The government has not heeded the lessons from research developments, such as the discovery of THC and CBD, and the discovery of the endocannabinoid system. They have not used the research findings which show that cannabis is a safe and effective drug that all Americans should have access to. Instead, it seems that the government and the pharmaceutical industry have used lies, cover-ups, and back-room deals to ensure that this important medicine just benefits the rich and powerful people and corporations in this country, with private companies doing the research and this research not being verified by third parties. As FDA Commissioner Scott Gottlieb stated, “In view of the proliferation of products containing cannabis or cannabis-derived substances, the FDA will advance new steps to better define our public health obligations in this area….In particular, we continue to be concerned at the number of drug claims being made about products not approved by the FDA that claim to contain CBD or other cannabis-derived compounds. Among other things, the FDA requires a cannabis product (hemp-derived or otherwise) that is marketed with a claim of therapeutic benefit, or with any other disease claim, to be approved by the FDA for its intended use before it may be introduced into interstate commerce.”
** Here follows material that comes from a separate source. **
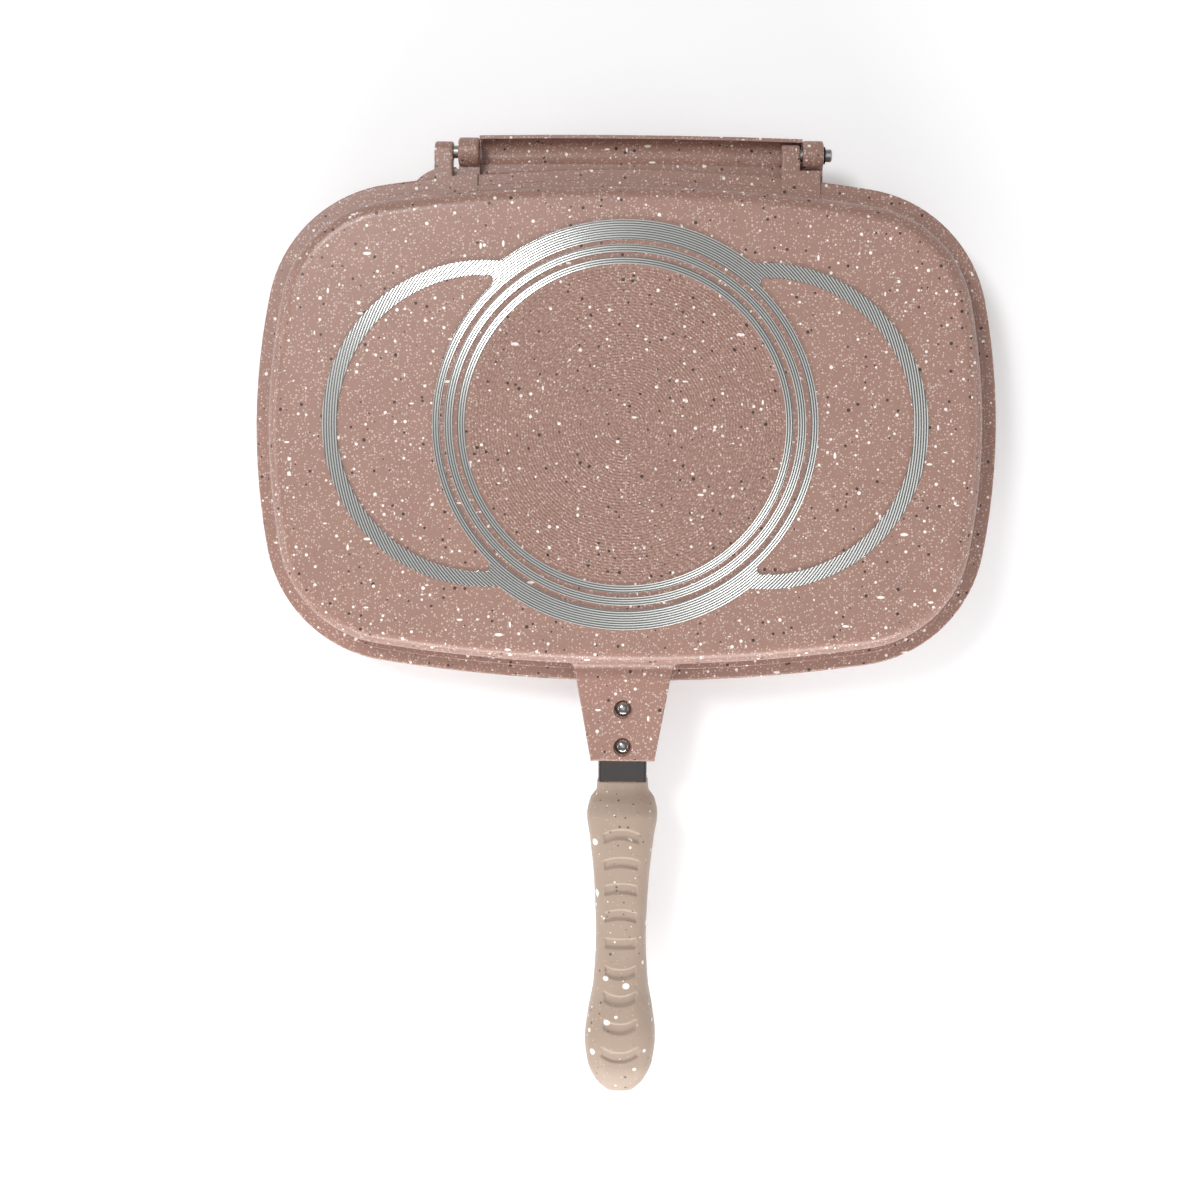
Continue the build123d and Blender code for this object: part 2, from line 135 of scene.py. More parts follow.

As CBD products become increasingly popular among the public despite their murky legal status, it is important for us to keep several questions in mind. Why did the US government decide to schedule only this drug (Epidiolex) as Schedule 5, despite the fact that CBD is still technically Schedule 1? What are the implications of this contradiction between this exclusive and expensive approved medicinal use and a law that says that CBD has no medical benefit? This is contradictory to the government patent. How did this happen without public transparency? One branch of the US government approved Patent 6630507, another branch of the US government (the Department of Health) holds the patent, and yet another branch (the FDA) grants rights to corporations to utilize the technology in the patent. And yet still another branch, the Justice Department, can potentially enforce laws prohibiting any other use of Cannabis-derived medicine. Why can’t we acknowledge that the we made a mistake in 1937 and allow this useful plant to come back into our Pharmacopeia? This is another example of special treatment given to corporate allopathic medicine in the name of profits without transparency. It by has been shown by science professionals and thousands of years of use that the benefits of this natural medicine could otherwise be realized by millions of people, at very low cost, were it not for legislation and unfair business practices that favor the corporate elite and the one percent.